The next step for our church is “Launch Class,” which is our “next step/membership” class. At the end of Launch class, someone helps them decide where they want to try serving on one of our hope teams (volunteer) and then they receive a follow up from the leader of the volunteer team. Eventually, our goal is to see a 1st-time guest take the next steps to be a group attending, serving, giving church member. Not for us but for them.

We don’t use search criteria to measure Guest Retention, we use a spreadsheet and manually input the data because it involves a lot of personal follow from our team. The spreadsheet has columns for all the next steps we want to help a guest take. I’ve provided the spreadsheet template we use if you would like to use it just click here to download.

I guess if you wanted to use search criteria you could use something like this:

Show me people whose [first attendance date] was [time period] and have [given] or [served] or [attended a group]

As long as you’re keeping the data, this should provide the information you need.

7. New Group Attendance.

I’ve already talked about how our church uses group attendance as the metric to measure spiritual growth. It’s not a perfect metric but is at least something that allows us to gauge effectiveness.

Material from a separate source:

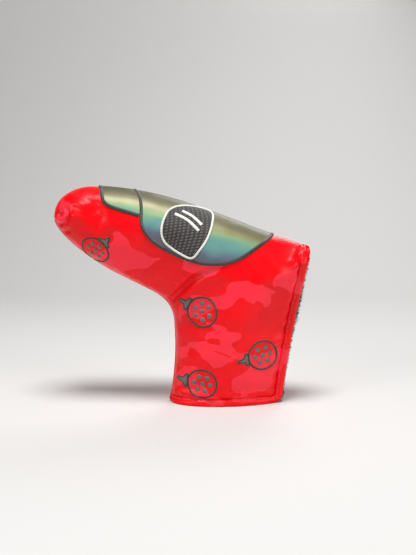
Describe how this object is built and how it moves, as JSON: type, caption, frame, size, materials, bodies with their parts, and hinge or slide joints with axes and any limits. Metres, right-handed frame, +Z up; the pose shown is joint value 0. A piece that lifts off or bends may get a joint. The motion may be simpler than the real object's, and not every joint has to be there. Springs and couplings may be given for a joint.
{
  "type": "putter head cover",
  "caption": "Padded blade putter head cover with a sloped toe arm, an open leg, a glossy crown panel and a magnetic flap that folds open.",
  "frame": {"origin": "centre of the bounding box in X and Y, on the plane of the foot hem", "axes": "X from the toe tip to the heel corner, Y from the near wall to the far wall that carries the flap, Z up"},
  "size_m": [0.16, 0.0428, 0.136],
  "materials": {
    "red_leather": "satin",
    "foam": "matte",
    "plush": "matte",
    "hem_leather": "satin",
    "red_thread": "satin",
    "glossy_film": "gloss",
    "charcoal_thread": "satin",
    "mesh": "matte",
    "white_thread": "satin",
    "magnet_plating": "polished"
  },
  "bodies": {
    "boot": {"outer_shell": "red_leather", "foam_padding": "foam", "plush_lining": "plush", "near_hem": "hem_leather", "far_hem": "hem_leather", "near_hem_stitching": "red_thread", "far_hem_stitching": "red_thread", "underside_seam": "hem_leather", "crown_panel": "glossy_film", "nose_panel": "glossy_film", "crown_panel_cord": "charcoal_thread", "nose_panel_cord": "charcoal_thread", "near_mesh_inset": "mesh", "far_mesh_inset": "mesh", "near_inset_border": "white_thread", "far_inset_border": "white_thread", "near_stripes": "white_thread", "far_stripes": "white_thread", "near_toe_emblem": "charcoal_thread", "near_crotch_emblem": "charcoal_thread", "near_heel_emblem": "charcoal_thread", "near_foot_emblem": "charcoal_thread", "far_toe_emblem": "charcoal_thread", "far_crotch_emblem": "charcoal_thread", "near_magnets": "magnet_plating"},
    "flap": {"flap_shell": "red_leather", "flap_foam": "foam", "flap_lining": "plush", "flap_hem": "hem_leather", "flap_hem_stitching": "red_thread", "flap_emblem": "charcoal_thread", "flap_magnets": "magnet_plating"}
  },
  "joints": [
    {"name": "flap_fold", "type": "hinge", "parent": "boot", "child": "flap", "pos_m": [0.00622, 0.0194, 0], "axis": [0.6398, 0, 0.7686], "range_deg": [0, 50], "stiffness_Nm_per_rad": 0.05}
  ]
}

Similarly, we want to measure the number of people who are joining a group for the first time. You may have noticed that the people in your church who do everything, do everything, and everyone else does very little. It’s the classic 80/20 principle. At our church, we want to know if anyone has decided to join a group for the first time because we want to measure our effectiveness at onboarding new people.

As long as your groups or Sunday School require registration and/or an attendance report, you can produce a list for first-time group attendees. While your church is small we’ve found the best way to measure this number is with a highlighter and a list printout, but as your church grows you might need to define a more complicated search criteria that looks something like:

Show me people who have [registered] for [current group time period] AND EXCLUDE people who have [registered] for [past group time period]

8. Inactive

See if this sounds familiar, you have a church database system with thousands of names in it because over the years you have added families, but the information isn’t up to date, and most of those people are actively involved in your church. Every pastor knows the frustration of having way more members “on the books” than people actively attending. Is there a way to know when someone is no longer active in your church unless they tell you? Yes!

Through the power of automation, you can categorize names in your database as “inactive” based on any criteria you choose. This is a powerful feature because the more accurate your information, the more effective your planning can be.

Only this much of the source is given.